The law governing, the case is the same in the Province of Quebec as in the rest of Canada.
In the case of Tooke v. Bergeron (), in which Mr. Justice Girouard delivered the judgment of the court, it was held that:
Where an employee sustains injuries, the employer, although he may be in default, cannot be held responsible in damages unless it is shewn that the accident by which the injuries were caused was directly due to his neglect.
And the present Chief Justice, then Taschereau J., said in The George Matthews Co. v. Bouchard. (), at pages 584-585;—
It seems to be taken for granted that because there was an accident and because there was an act of negligence it follows that the plaintiff has proved his case. Now that is not the law; * * * The evidence might be consistent with his theory but it is equally consistent, to say the least, with the theory that the accident was due to his own carelessness, and it is a rule that where the evidence is as consistent with one state of facts as with another it proves neither.
[Page 701]
We adopt this as a correct statement of the law.

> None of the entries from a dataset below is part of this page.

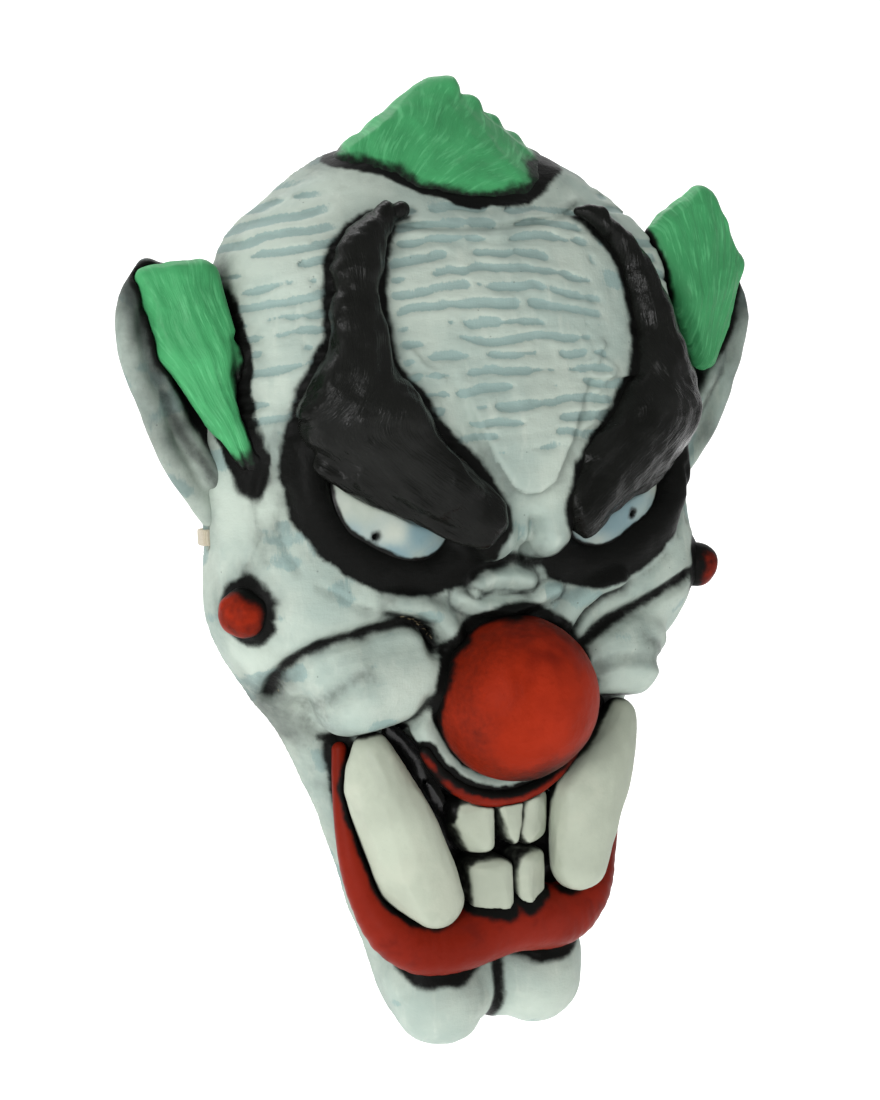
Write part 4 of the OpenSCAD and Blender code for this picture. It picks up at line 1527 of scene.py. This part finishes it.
bpy.context.scene.camera = cam


def stage_material():
    g = Graph("stage_white")
    col = g.mix(g.noise(3, 2, 0.5), (0.93, 0.93, 0.93), (0.95, 0.95, 0.95))
    glow = {"Emission_Color": (1, 1, 1, 1), "Emission_Strength": 0.42}
    return g.finish(col, 0.9, Specular_IOR_Level=0.1, **glow)


def stage():
    """A pale floor that curves up into a backdrop behind the mask."""
    floor_z, back_y, bend, half, steps = -0.36, 1.5, 0.8, 5.0, 24
    line = [(-6.0, floor_z), (back_y - bend, floor_z)]
    for i in range(1, steps + 1):
        t = math.pi / 2 * i / steps
        line.append((back_y - bend + bend * math.sin(t), floor_z + bend - bend * math.cos(t)))
    line.append((back_y, 5.0))
    verts = [(x, y, z) for y, z in line for x in (-half, half)]
    faces = [(2 * i, 2 * i + 1, 2 * i + 3, 2 * i + 2) for i in range(len(line) - 1)]
    me = bpy.data.meshes.new("stage")
    me.from_pydata(verts, [], faces)
    for f in me.polygons:
        f.use_smooth = True
    me.materials.append(stage_material())
    link_object("stage", me)


stage()


def area(name, loc, target, size, power):
    data = bpy.data.lights.new(name, "AREA")
    data.shape = "RECTANGLE"
    data.size, data.size_y = size
    data.energy = power
    ob = link_object(name, data)
    ob.location = loc
    d = (Matrix.Translation(target).translation - ob.location).normalized()
    ob.rotation_euler = d.to_track_quat("-Z", "Y").to_euler()


area("key", (-1.6, -1.35, 0.38), (0, 0, -0.02), (0.8, 0.7), 23)
area("fill", (1.5, -1.3, 0.5), (0, 0, -0.05), (1.4, 1.4), 1.2)
area("top", (0.0, 0.3, 1.9), (0, 0, 0), (1.6, 1.2), 2.5)
area("backdrop_light", (0.0, 0.9, 1.8), (0, 1.5, 0.1), (2.4, 0.6), 20)

world = bpy.data.worlds.new("studio")
bpy.context.scene.world = world
world.use_nodes = True
background = world.node_tree.nodes["Background"].inputs
background["Color"].default_value = (1, 1, 1, 1)
background["Strength"].default_value = 0.36
bpy.context.scene.view_settings.view_transform = "Standard"
bpy.context.scene.view_settings.look = "None"
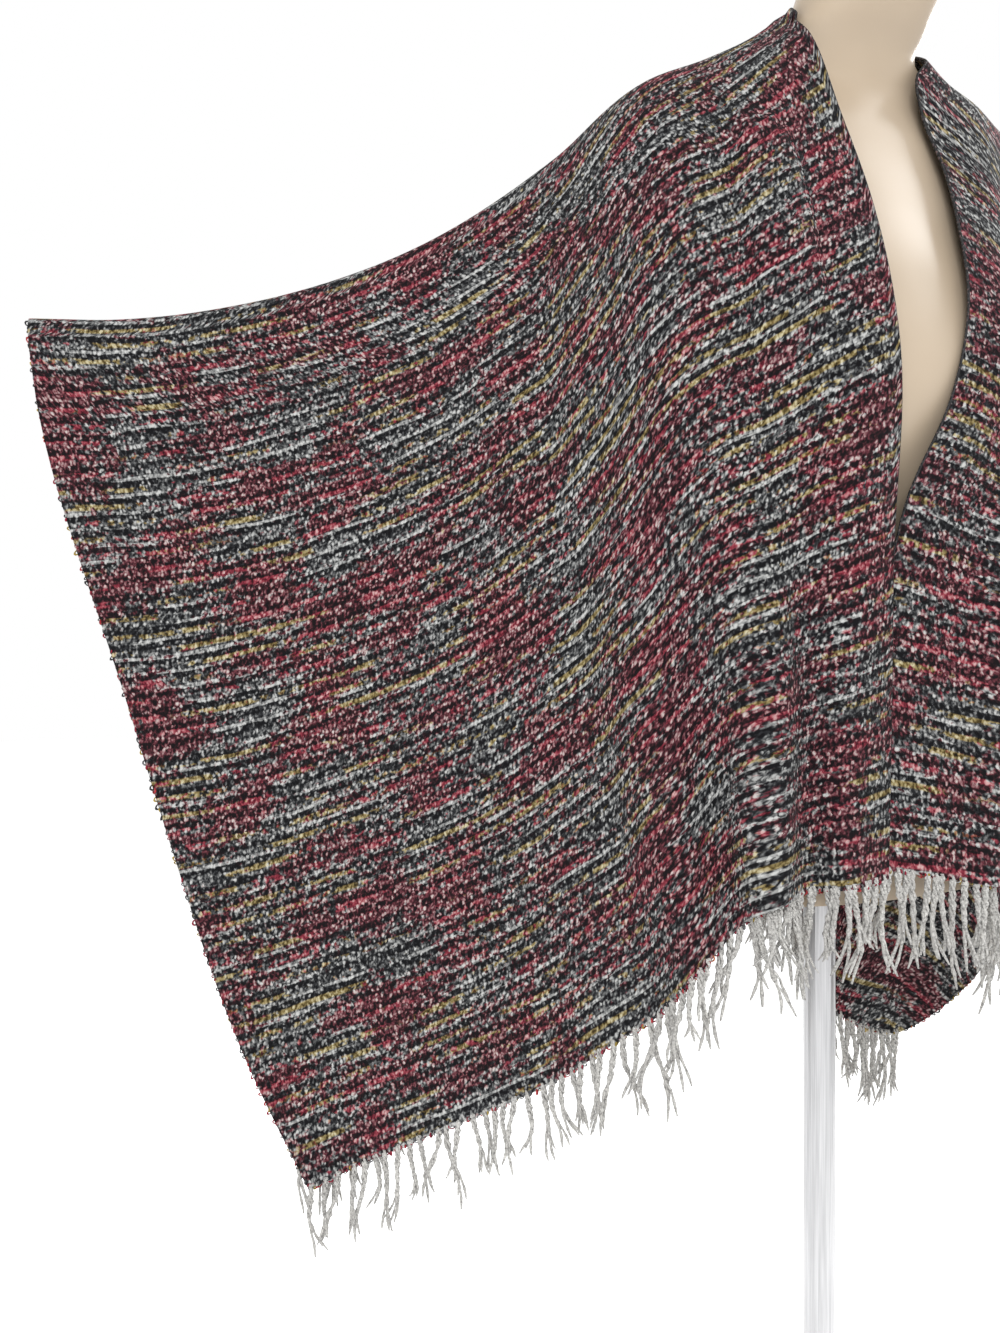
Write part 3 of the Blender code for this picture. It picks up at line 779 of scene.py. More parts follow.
# %% One tassel
def tassel_plies(root, number):
    """The plies of the tassel with this number: middle and radius of each of their rings."""
    seed = np.random.default_rng(7000 + number)
    length = TASSEL_LENGTH * seed.uniform(SHORTEST, 1.0)
    sway = SWAY * np.array([*seed.uniform(-1, 1, 2), 0.0])
    waver = seed.uniform(-1, 1, (2, 3))
    start_turn = seed.uniform(0, 2 * math.pi)
    lets_go = seed.uniform(*LETS_GO)
    plies = []
    for ply in range(PLIES):
        rings = []
        own_length = length * seed.uniform(SHORTEST_PLY, 1.0)
        part_way = seed.uniform(*PARTS_BY)
        for share in np.linspace(0, 1, PLY_JOINTS + 1):
            turn = start_turn + 2 * math.pi * (ply / PLIES + TWISTS * min(share, lets_go))
            open_share = max(share - lets_go, 0.0) / (1 - lets_go)
            reach = TWIST_RADIUS * (1 + 0.35 * math.sin(9 * share + waver[0, 0]))
            reach += part_way * open_share**1.5
            bend = WAVER * np.array(
                [
                    math.sin(5.0 * share + 3 * waver[0, 1]) - math.sin(3 * waver[0, 1]),
                    math.sin(4.3 * share + 3 * waver[1, 1]) - math.sin(3 * waver[1, 1]),
                    0.0,
                ]
            )
            centre = (
                root
                + sway * share**2
                + bend * share
                + reach * np.array([math.cos(turn), math.sin(turn), 0.0])
                - (0, 0, own_length * share)
            )
            lump = 1 + LUMPS * math.sin(LUMPS_DOWN * share + 6 * ply)
            thick = PLY_RADIUS * (1 - THINS_BY * share) * lump
            rings.append((centre, thick if share < 1 else TIP_RADIUS))
        plies.append(rings)
    return plies


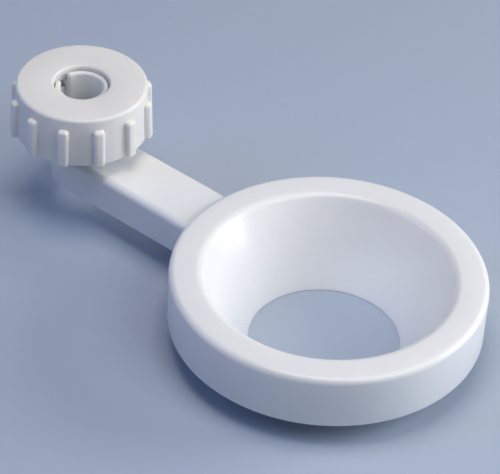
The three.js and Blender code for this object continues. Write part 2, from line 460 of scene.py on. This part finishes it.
class MaterialBench:
    """A new material and the one method that adds its nodes."""

    def __init__(self, name: str) -> None:
        """Starts an empty node material."""
        self.material = bpy.data.materials.new(name)
        self.material.use_nodes = True
        self.tree = self.material.node_tree
        self.tree.nodes.clear()

    def node(self, kind: str, settings: dict[str, Any] | None = None,
             inputs: dict[str | int, Any] | None = None) -> bpy.types.Node:
        """Adds a node.

        Args:
            kind: Node type.
            settings: Properties to set first.
            inputs: Values, signals or sockets, by input name or number.

        Returns:
            The node.
        """
        made = self.tree.nodes.new(kind)
        for key, value in (settings or {}).items():
            setattr(made, key, value)
        for key, value in (inputs or {}).items():
            if isinstance(value, Signal):
                value = value.socket
            if isinstance(value, bpy.types.NodeSocket):
                self.tree.links.new(value, made.inputs[key])
            else:
                made.inputs[key].default_value = value
        return made

    def place(self) -> bpy.types.NodeSocket:
        """The surface point's place in the frame."""
        return self.node("ShaderNodeTexCoord").outputs["Object"]

    def noise(self, where: bpy.types.NodeSocket, grain: float, detail: float = 3.0,
              roughness: float = 0.5, warp: float = 0.0) -> Signal:
        """Adds a noise whose features are about a given size.

        Args:
            where: Coordinates in metres.
            grain: Size of a feature, in millimetres.
            detail: How many finer layers are added.
            roughness: Strength of the finer layers.
            warp: How far the pattern is swirled.

        Returns:
            The noise, about 0.5 on average.
        """
        node = self.node("ShaderNodeTexNoise", {"noise_dimensions": "3D"}, {
            "Vector": where, "Scale": 1 / (grain * MM), "Detail": detail,
            "Roughness": roughness, "Distortion": warp})
        return Signal(self, node.outputs[0])

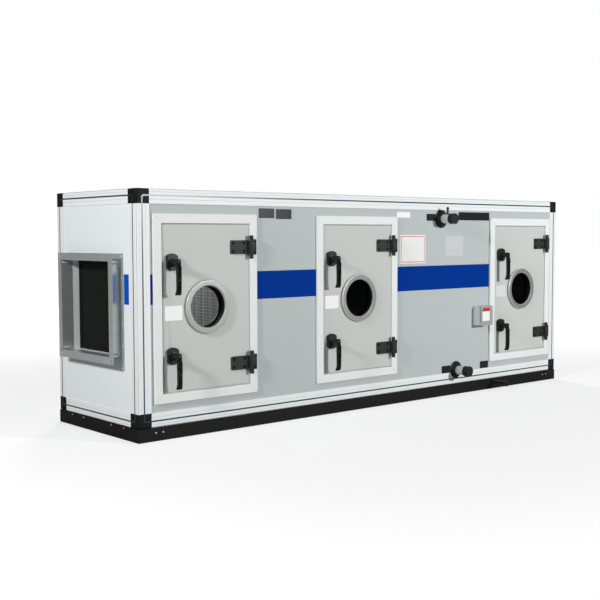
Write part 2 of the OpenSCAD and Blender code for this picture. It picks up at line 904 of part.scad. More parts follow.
module pipe_rosettes() {
    color([0.06, 0.06, 0.06]) place() difference() {
        for (pipe = [[pipe_1_x, pipe_1_z], [pipe_2_x, pipe_2_z]])
            translate([pipe[0], lip_t, pipe[1]]) pipe_rosette();
        low_and_high() translate([face_w, 0, base_h]) cube([cab_l - face_w - face_w, lip_t + cut, face_w]);
    }
}

module pipe_caps() {
    inner = pipe_r + snug_gap;
    color([0.08, 0.08, 0.08]) place() for (pipe = [[pipe_1_x, pipe_1_z], [pipe_2_x, pipe_2_z]])
        translate([pipe[0], -pipe_out, pipe[1]]) rotate([-90, 0, 0]) difference() {
            cylinder(r = inner + cap_t, h = cap_l);
            translate([0, 0, cap_t]) cylinder(r = inner, h = cap_l);
        }
}

// Small bleed valve that screws into the upper pipe
module air_vent() {
    vent_y = -(pipe_out - cap_l) * 2 / 3;
    color([0.75, 0.74, 0.68]) place() translate([pipe_1_x, vent_y, pipe_1_z]) difference() {
        union() {
            translate([0, 0, pipe_r - cut]) cylinder(r = feeder_r, h = vent_h - pipe_r + cut);
            translate([0, 0, pipe_r]) cylinder(r = feeder_r + feeder_r / 2, h = feeder_r, $fn = 6);
            translate([0, 0, vent_h - feeder_r - feeder_r])
                cylinder(r = feeder_r + feeder_r / 2, h = feeder_r);
        }
        y_rod(pipe_r + snug_gap, feeder_r * 2, -feeder_r * 2);
    }
}

module drain_pipe() {
    color([0.08, 0.08, 0.08]) place() translate([drain_x, 0, 0]) {
        translate([0, 0, drain_z]) {
            y_rod(drain_r, drain_y, -drain_out);
            y_rod(socket_r, -drain_out + socket_l, -drain_out);
        }
        translate([0, drain_y, drain_z]) {
            sphere(drain_r);
            cylinder(r = drain_r, h = in_z0 - drain_z);
        }
    }
}

module drain_pan() {
    pan_w = in_y1 - coil_y0;
    color([0.7, 0.72, 0.74]) place() translate([pan_x0, coil_y0, in_z0]) difference() {
        cube([pan_x1 - pan_x0, pan_w, pan_h]);
        translate([pan_t, pan_t, pan_t])
            cube([pan_x1 - pan_x0 - pan_t - pan_t, pan_w - pan_t - pan_t, pan_h]);
    }
}

module switch_box() {
    body_d = box_d - cover_d;
    color([0.72, 0.74, 0.74]) place() translate([box_x, lip_t, box_z]) rotate([90, 0, 0]) {
        linear_extrude(body_d - cover_gap) rounded_rect(box_w, box_h, box_r);
        translate([0, 0, body_d]) linear_extrude(cover_d) rounded_rect(box_w, box_h, box_r);
    }
}

// One collar of folded sheet: back flange, walls and outer flange
module duct_collar() {
    wall_w = duct_w + collar_t + collar_t;
    wall_h = duct_h + collar_t + collar_t;
    rim_w = duct_w + flange_w + flange_w;
    rim_h = duct_h + flange_w + flange_w;
    translate([0, duct_y, duct_z]) difference() {
        union() {
            translate([-collar_out, -wall_w / 2, -wall_h / 2]) cube([collar_out + lip_t, wall_w, wall_h]);
            translate([-collar_out, -rim_w / 2, -rim_h / 2]) cube([collar_t, rim_w, rim_h]);
            translate([lip_t - collar_t, -rim_w / 2, -rim_h / 2 - back_drop])
                cube([collar_t, rim_w, rim_h + back_drop]);
        }
        translate([-collar_out - cut, -duct_w / 2, -duct_h / 2])
            cube([collar_out + core_w, duct_w, duct_h]);
        for (y = [bolt_in - rim_w / 2, rim_w / 2 - bolt_in], z = [bolt_in - rim_h / 2, rim_h / 2 - bolt_in])
            translate([-collar_out - cut, y, z]) rotate([0, 90, 0])
                cylinder(r = bolt_r, h = collar_t + cut + cut);
    }
}

module duct_collars() {
    color([0.6, 0.63, 0.62]) place() both_ends() duct_collar();
}

module inlet_filter() {
    color([0.05, 0.05, 0.05]) place() translate([mesh_in, duct_y - duct_w / 2, duct_z - duct_h / 2])
        difference() {
            cube([mesh_t, duct_w, duct_h]);
            translate([-cut, mesh_bar, mesh_bar])
                cube([mesh_t / 3 + cut, duct_w - mesh_bar - mesh_bar, duct_h - mesh_bar - mesh_bar]);
        }
}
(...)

For these reasons we think the appeal should be allowed with costs.
GIROUARD J. (dissenting)—I believe that the principal cause of the accident was the want of a chain or guard, and for that reason I do not feel inclined to disturb the verdict of the jury.
The appeal should be dismissed.
Appeal allowed with costs.
Solicitors for the appellants : Caron, Pentland, Stuart& Brodie.
Solicitors for the respondent : Fitzpatrick, Parent, Taschereau, Roy & Cannon.